Commercial Mo₂C (or S@Mo₂C) was mixed with polyvinylidene fluoride (PVDF) and N-methylpyrrolidone (NMP) binder in a weight ratio of 8 : 1 : 1 to form a slurry, which was placed on carbon paper discs (14 mm diameter) and then dried in a vacuum oven at 120 °C for 12 h. The amount of mass loading is about 2 mg. The button cell used for electrochemical testing consisted of a cathode, 0.1 ml electrolyte (1 M LiTFSI in TEGDME) permeated to a glass fiber septum (Whatman GF/D microfiber filter paper, pore size 2.7 μm) and a lithium metal anode.

3 Results and discussion

Fig. 1a shows the process of obtaining S-decorated Mo₂C by doping with sulfur for commercial Mo₂C by hydrothermal method. The commercial Mo₂C (Fig. 1b) was added to deionized water and thioacetamide (TAA) was added to the mixture to obtain the precursor solution, which was further heated over 200 °C to obtain S-decorated Mo₂C (Fig. 1c).

Fig. 1 (a) Schematic synthesis process of S-decorated Mo₂C; (b) the SEM image of commercial Mo₂C; (c) the SEM image of S@Mo₂C.

Fig. 2a presents the X-ray diffraction (XRD) patterns of commercial Mo₂C and S@Mo₂C. Significant strong peaks are observed at 34.5, 38.0, 39.6, 52.3, 61.9, 69.8, and 75.0°, corresponding to the (100), (002), (101), (102), (110), (103), and (112) planes of the typical β-Mo₂C crystal structure, respectively. Further analysis indicates that the original crystal structure is preserved after sulfur modification. Compared with the Mo₂C sample before sulfidation, the diffraction peak intensities on the (002), (101), (102), (110), (103), and (112) planes have increased to varying degrees, and the peak widths have narrowed, suggesting an increase in grain size. This phenomenon can be attributed to the sulfur atom radius (0.104 nm) being larger than that of carbon (0.077 nm) during the sulfidation process, leading to lattice expansion and reconstruction of the crystal structure, thereby causing changes in the crystal diffraction characteristics. On the other hand, the decrease in the intensity of the (100) peak of Mo₂C may be due to sulfur replacing carbon atoms on the (100) plane, forming MoS₂ with a 2H structure, which reduces the number of Mo₂C structures on the (100) plane (see Fig. 2b). The enhanced intensity of the (002) plane is attributed to sulfur doping optimizing the interlayer stacking of Mo₂C, promoting the preferential growth of the S@Mo₂C (002) plane.

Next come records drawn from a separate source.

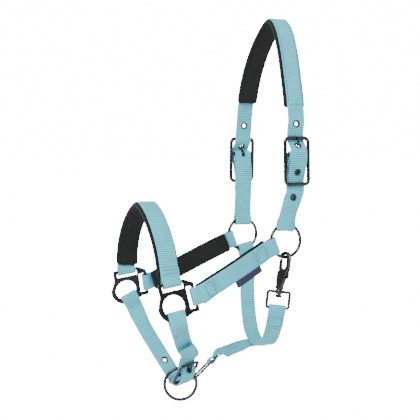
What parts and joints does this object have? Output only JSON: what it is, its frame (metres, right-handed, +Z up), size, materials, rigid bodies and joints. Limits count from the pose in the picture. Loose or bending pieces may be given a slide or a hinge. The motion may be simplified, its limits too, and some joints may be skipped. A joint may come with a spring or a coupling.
{
  "type": "head halter",
  "caption": "Webbing headcollar with lined poll, nose and cheek straps, cast side plates, rings, tongue buckles and a throat strap with a swivel hook.",
  "frame": {"origin": "middle of the lining's inner face where it rests on the poll", "axes": "+Z up, nose towards -Y, the horse's left (near) side at +X"},
  "size_m": [0.1843, 0.2164, 0.4955],
  "materials": {
    "chin_buckle_frame": "polished gunmetal plating",
    "chin_buckle_tongue": "polished gunmetal plating",
    "chin_eyelet_1": "polished gunmetal plating",
    "chin_eyelet_2": "polished gunmetal plating",
    "chin_link": "polished gunmetal plating",
    "connecting_strap": "woven nylon webbing",
    "crown_pad": "neoprene foam, matt",
    "crown_strap": "woven nylon webbing",
    "far_cheek_pad": "neoprene foam, matt",
    "far_cheek_ring": "polished gunmetal plating",
    "far_cheek_strap": "woven nylon webbing",
    "far_chin_strap": "woven nylon webbing",
    "far_crown_buckle_frame": "polished gunmetal plating",
    "far_crown_buckle_strap": "woven nylon webbing",
    "far_crown_buckle_tongue": "polished gunmetal plating",
    "far_crown_eyelet_1": "polished gunmetal plating",
    "far_crown_eyelet_2": "polished gunmetal plating",
    "far_crown_eyelet_3": "polished gunmetal plating",
    "far_crown_eyelet_4": "polished gunmetal plating",
    "far_side_plate": "dark satin casting",
    "label_tag": "plain woven tag",
    "lead_ring": "polished gunmetal plating",
    "near_cheek_pad": "neoprene foam, matt",
    "near_cheek_ring": "polished gunmetal plating",
    "near_cheek_strap": "woven nylon webbing",
    "near_chin_strap": "woven nylon webbing",
    "near_crown_buckle_frame": "polished gunmetal plating",
    "near_crown_buckle_strap": "woven nylon webbing",
    "near_crown_buckle_tongue": "polished gunmetal plating",
    "near_crown_eyelet_1": "polished gunmetal plating",
    "near_crown_eyelet_2": "polished gunmetal plating",
    "near_crown_eyelet_3": "polished gunmetal plating",
    "near_crown_eyelet_4": "polished gunmetal plating",
    "near_side_plate": "dark satin casting",
    "noseband_pad": "neoprene foam, matt",
    "noseband_strap": "woven nylon webbing",
    "snap_gate": "polished gunmetal plating",
    "snap_gate_pin": "polished gunmetal plating",
    "snap_gate_spring": "polished gunmetal plating",
    "snap_hook_body": "polished gunmetal plating",
    "snap_swivel_eye": "polished gunmetal plating",
    "throat_strap": "woven nylon webbing"
  },
  "bodies": {
    "halter": {"chin_buckle_frame": "chin_buckle_frame", "chin_eyelet_1": "chin_eyelet_1", "chin_eyelet_2": "chin_eyelet_2", "chin_link": "chin_link", "connecting_strap": "connecting_strap", "crown_pad": "crown_pad", "crown_strap": "crown_strap", "far_cheek_pad": "far_cheek_pad", "far_cheek_strap": "far_cheek_strap", "far_chin_strap": "far_chin_strap", "far_crown_buckle_frame": "far_crown_buckle_frame", "far_crown_buckle_strap": "far_crown_buckle_strap", "far_crown_eyelet_1": "far_crown_eyelet_1", "far_crown_eyelet_2": "far_crown_eyelet_2", "far_crown_eyelet_3": "far_crown_eyelet_3", "far_crown_eyelet_4": "far_crown_eyelet_4", "far_side_plate": "far_side_plate", "label_tag": "label_tag", "near_cheek_pad": "near_cheek_pad", "near_cheek_strap": "near_cheek_strap", "near_chin_strap": "near_chin_strap", "near_crown_buckle_frame": "near_crown_buckle_frame", "near_crown_buckle_strap": "near_crown_buckle_strap", "near_crown_eyelet_1": "near_crown_eyelet_1", "near_crown_eyelet_2": "near_crown_eyelet_2", "near_crown_eyelet_3": "near_crown_eyelet_3", "near_crown_eyelet_4": "near_crown_eyelet_4", "near_side_plate": "near_side_plate", "noseband_pad": "noseband_pad", "noseband_strap": "noseband_strap", "snap_swivel_eye": "snap_swivel_eye", "throat_strap": "throat_strap"},
    "near_ring": {"near_cheek_ring": "near_cheek_ring"},
    "far_ring": {"far_cheek_ring": "far_cheek_ring"},
    "lead_ring": {"lead_ring": "lead_ring"},
    "near_tongue": {"near_crown_buckle_tongue": "near_crown_buckle_tongue"},
    "far_tongue": {"far_crown_buckle_tongue": "far_crown_buckle_tongue"},
    "chin_tongue": {"chin_buckle_tongue": "chin_buckle_tongue"},
    "snap": {"snap_hook_body": "snap_hook_body", "snap_gate_pin": "snap_gate_pin", "snap_gate_spring": "snap_gate_spring"},
    "gate": {"snap_gate": "snap_gate"}
  },
  "joints": [
    {"name": "near_ring_spin", "type": "hinge", "parent": "halter", "child": "near_ring", "pos_m": [0.061, -0.018, -0.28075], "axis": [1, 0, 0], "continuous": true},
    {"name": "far_ring_spin", "type": "hinge", "parent": "halter", "child": "far_ring", "pos_m": [-0.061, -0.018, -0.28075], "axis": [1, 0, 0], "continuous": true},
    {"name": "lead_ring_spin", "type": "hinge", "parent": "halter", "child": "lead_ring", "pos_m": [0.001, -0.1384, -0.46625], "axis": [0.9584, -0.2855, 0], "continuous": true},
    {"name": "near_tongue_lift", "type": "hinge", "parent": "halter", "child": "near_tongue", "pos_m": [0.07674, -0.0112, -0.17075], "axis": [0, 1, 0], "range_deg": [0, 3]},
    {"name": "far_tongue_lift", "type": "hinge", "parent": "halter", "child": "far_tongue", "pos_m": [-0.07674, -0.0112, -0.17075], "axis": [0, -1, 0], "range_deg": [0, 3]},
    {"name": "chin_tongue_lift", "type": "hinge", "parent": "halter", "child": "chin_tongue", "pos_m": [0.0218, -0.1401, -0.44745], "axis": [-0.3237, 0.9391, 0.1151], "range_deg": [0, 3]},
    {"name": "snap_swivel", "type": "hinge", "parent": "halter", "child": "snap", "pos_m": [0.05681, -0.0246, -0.34275], "axis": [0, 0.12, 0.9928], "range_deg": [-2, 2]},
    {"name": "gate_open", "type": "hinge", "parent": "snap", "child": "gate", "pos_m": [0.05914, -0.02128, -0.32301], "axis": [-0.3674, 0.9234, -0.1116], "range_deg": [0, 16], "stiffness_Nm_per_rad": 0.005, "springref_deg": -6.88, "deforming": ["snap_gate_spring"]}
  ]
}
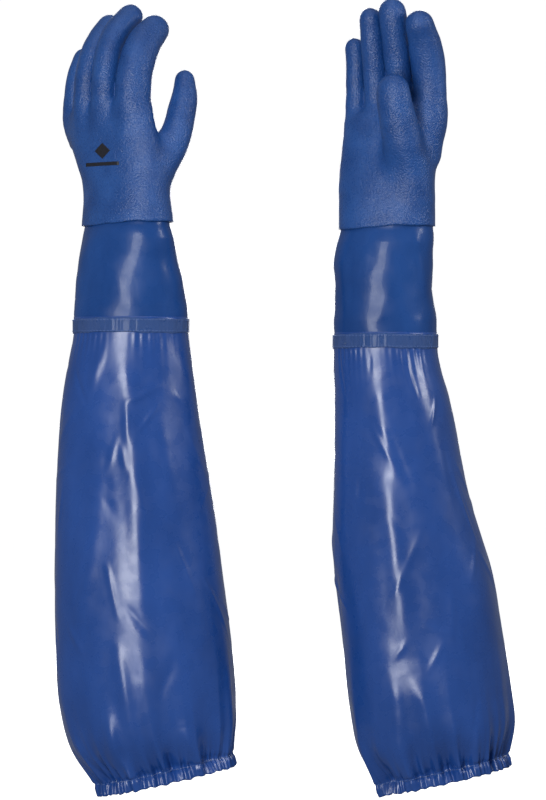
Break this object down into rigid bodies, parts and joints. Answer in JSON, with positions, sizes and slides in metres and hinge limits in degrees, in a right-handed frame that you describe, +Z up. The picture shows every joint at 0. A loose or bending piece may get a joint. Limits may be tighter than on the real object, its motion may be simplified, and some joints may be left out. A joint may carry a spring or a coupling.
{
  "type": "pair of long-sleeved gauntlet gloves",
  "caption": "Pair of arm-length blue PVC gauntlet gloves: rough coated hands, glossy cuffs and thin film sleeves with elastic hems.",
  "frame": {"origin": "centre of the left glove's arm opening, in the plane of its hem", "axes": "+Z up the arm from the opening to the fingertips; +X from the left glove to the right glove; +Y away from the front, so the front shows the back of the left hand and the palm of the right hand"},
  "size_m": [0.4016, 0.106, 0.698],
  "materials": {
    "hand_coat": "matte",
    "cuff_pvc": "gloss",
    "sleeve_pvc": "gloss",
    "band_tape": "satin",
    "knit": "matte",
    "elastic": "matte",
    "thread": "satin",
    "ink": "matte"
  },
  "bodies": {
    "left_sleeve": {"left_sleeve": "sleeve_pvc", "left_seam_band": "band_tape", "left_band_thread_upper": "thread", "left_band_thread_lower": "thread", "left_hem_elastic": "elastic", "left_hem_thread": "thread", "left_cuff": "cuff_pvc", "left_cuff_liner": "knit"},
    "left_hand": {"left_palm_coat": "hand_coat", "left_palm_liner": "knit", "left_print_mark": "ink"},
    "left_thumb": {"left_thumb_coat": "hand_coat", "left_thumb_liner": "knit"},
    "left_index": {"left_index_coat": "hand_coat", "left_index_liner": "knit"},
    "left_middle": {"left_middle_coat": "hand_coat", "left_middle_liner": "knit"},
    "left_ring": {"left_ring_coat": "hand_coat", "left_ring_liner": "knit"},
    "left_little": {"left_little_coat": "hand_coat", "left_little_liner": "knit"},
    "right_sleeve": {"right_sleeve": "sleeve_pvc", "right_seam_band": "band_tape", "right_band_thread_upper": "thread", "right_band_thread_lower": "thread", "right_hem_elastic": "elastic", "right_hem_thread": "thread", "right_cuff": "cuff_pvc", "right_cuff_liner": "knit"},
    "right_hand": {"right_palm_coat": "hand_coat", "right_palm_liner": "knit", "right_print_mark": "ink"},
    "right_thumb": {"right_thumb_coat": "hand_coat", "right_thumb_liner": "knit"},
    "right_index": {"right_index_coat": "hand_coat", "right_index_liner": "knit"},
    "right_middle": {"right_middle_coat": "hand_coat", "right_middle_liner": "knit"},
    "right_ring": {"right_ring_coat": "hand_coat", "right_ring_liner": "knit"},
    "right_little": {"right_little_coat": "hand_coat", "right_little_liner": "knit"}
  },
  "joints": [
    {"name": "right_glove_pulls_off", "type": "slide", "parent": "left_sleeve", "child": "right_sleeve", "axis": [0, 0, 1], "range_m": [0, 0.7]},
    {"name": "left_wrist_bend", "type": "hinge", "parent": "left_sleeve", "child": "left_hand", "pos_m": [-0.0346, 0, 0.454], "axis": [1, 0, 0], "range_deg": [-35, 35], "stiffness_Nm_per_rad": 1, "deforming": ["left_cuff", "left_cuff_liner"]},
    {"name": "left_thumb_bend", "type": "hinge", "parent": "left_hand", "child": "left_thumb", "pos_m": [0.01999, 0.00993, 0.58489], "axis": [-0.7621, 0.6471, 0.0218], "range_deg": [0, 45], "stiffness_Nm_per_rad": 0.12},
    {"name": "left_index_bend", "type": "hinge", "parent": "left_hand", "child": "left_index", "pos_m": [-0.01794, 0.00074, 0.61642], "axis": [-0.766, 0.6428, 0], "range_deg": [0, 60], "stiffness_Nm_per_rad": 0.12},
    {"name": "left_middle_bend", "type": "hinge", "parent": "left_hand", "child": "left_middle", "pos_m": [-0.04778, 0.00656, 0.61716], "axis": [-0.766, 0.6428, 0], "range_deg": [0, 60], "stiffness_Nm_per_rad": 0.12},
    {"name": "left_ring_bend", "type": "hinge", "parent": "left_hand", "child": "left_ring", "pos_m": [-0.0643, 0.02265, 0.61469], "axis": [-0.766, 0.6428, 0], "range_deg": [0, 60], "stiffness_Nm_per_rad": 0.12},
    {"name": "left_little_bend", "type": "hinge", "parent": "left_hand", "child": "left_little", "pos_m": [-0.07666, 0.04183, 0.60068], "axis": [-0.766, 0.6428, 0], "range_deg": [0, 60], "stiffness_Nm_per_rad": 0.12},
    {"name": "right_wrist_bend", "type": "hinge", "parent": "right_sleeve", "child": "right_hand", "pos_m": [0.1895, 0, 0.448], "axis": [1, 0, 0], "range_deg": [-35, 35], "stiffness_Nm_per_rad": 1, "deforming": ["right_cuff", "right_cuff_liner"]},
    {"name": "right_thumb_bend", "type": "hinge", "parent": "right_hand", "child": "right_thumb", "pos_m": [0.1945, -0.0483, 0.57476], "axis": [0.8965, -0.4391, 0.0585], "range_deg": [0, 45], "stiffness_Nm_per_rad": 0.12},
    {"name": "right_index_bend", "type": "hinge", "parent": "right_hand", "child": "right_index", "pos_m": [0.22289, -0.02171, 0.61315], "axis": [0.9063, -0.4226, 0], "range_deg": [0, 60], "stiffness_Nm_per_rad": 0.12},
    {"name": "right_middle_bend", "type": "hinge", "parent": "right_hand", "child": "right_middle", "pos_m": [0.19713, -0.01425, 0.62342], "axis": [0.9063, -0.4226, 0], "range_deg": [0, 60], "stiffness_Nm_per_rad": 0.12},
    {"name": "right_ring_bend", "type": "hinge", "parent": "right_hand", "child": "right_ring", "pos_m": [0.17728, -0.00238, 0.62614], "axis": [0.9063, -0.4226, 0], "range_deg": [0, 60], "stiffness_Nm_per_rad": 0.12},
    {"name": "right_little_bend", "type": "hinge", "parent": "right_hand", "child": "right_little", "pos_m": [0.16189, 0.01311, 0.61363], "axis": [0.9063, -0.4226, 0], "range_deg": [0, 60], "stiffness_Nm_per_rad": 0.12}
  ]
}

Fig. 2 (a) XRD patterns of commercial Mo₂C and S-decorated Mo₂C; (b) crystal structure of S-decorated Mo₂C.

To deeply explore the microstructural characteristics of S-modified Mo₂C, this study employed transmission electron microscopy (TEM) techniques for detailed observation and analysis. The high-resolution TEM image of S-modified Mo₂C (Fig. 3a) reveals the uniform distribution of the S-modified Mo₂C structure. The TEM image clearly shows a thin nanometer-thick film layer with a thickness of about 5 nanometers on the outer layer of Mo₂C. By magnified scanning transmission electron microscopy (STEM) images, significant changes in the Mo₂C lattice spacing can be observed, where the complete Mo₂C lattice spacing distorts from 0.26 nanometers (corresponding to Mo₂C (100), PDF#35-0787) to 0.21 nanometers (corresponding to MoS₂ (006), PDF#73-1508). In the X-ray photoelectron spectroscopy (XPS) S 2p spectrum, the double peaks at 162.02 eV and 163.32 eV correspond to the 2p^3/2 and 2p^1/2 orbitals of s²⁻, confirming the presence of sulfur in the form of s²⁻ (Fig. 4c). Additionally, in the Mo 3d spectrum of XPS, the peaks at 228.85 eV and 231.8 eV shift, indicating the formation of Mo–S bonds. This result further verifies that the change in layer spacing is caused by the formation of MoS₂ structures due to sulfur doping in the Mo₂C lattice, consistent with the analysis results of the X-ray diffraction (XRD) spectrum. Fig. 3b shows the scanning electron microscopy-energy dispersive X-ray spectroscopy (SEM-EDX) surface scanning image of S-doped Mo₂C, and Fig. 3c–f display the content and distribution of Mo, S, C, and O elements, respectively. Mo, S, C, and O elements are uniformly distributed throughout the sample, further confirming the formation of S@Mo₂C. Notably, throughout the sample, especially in Fig. 3f, the distribution of O elements can be clearly observed, which may be due to the oxidation reaction of the sample with oxygen in the air under exposure conditions, leading to the formation of some MoO_x. However, the MoO_x signal in the XPS analysis is weak, so the impact of MoO_x contamination on the experimental results can be ignored. Moreover, a trace amount of MoO_x may act as a protective layer to inhibit the decomposition of the electrolyte.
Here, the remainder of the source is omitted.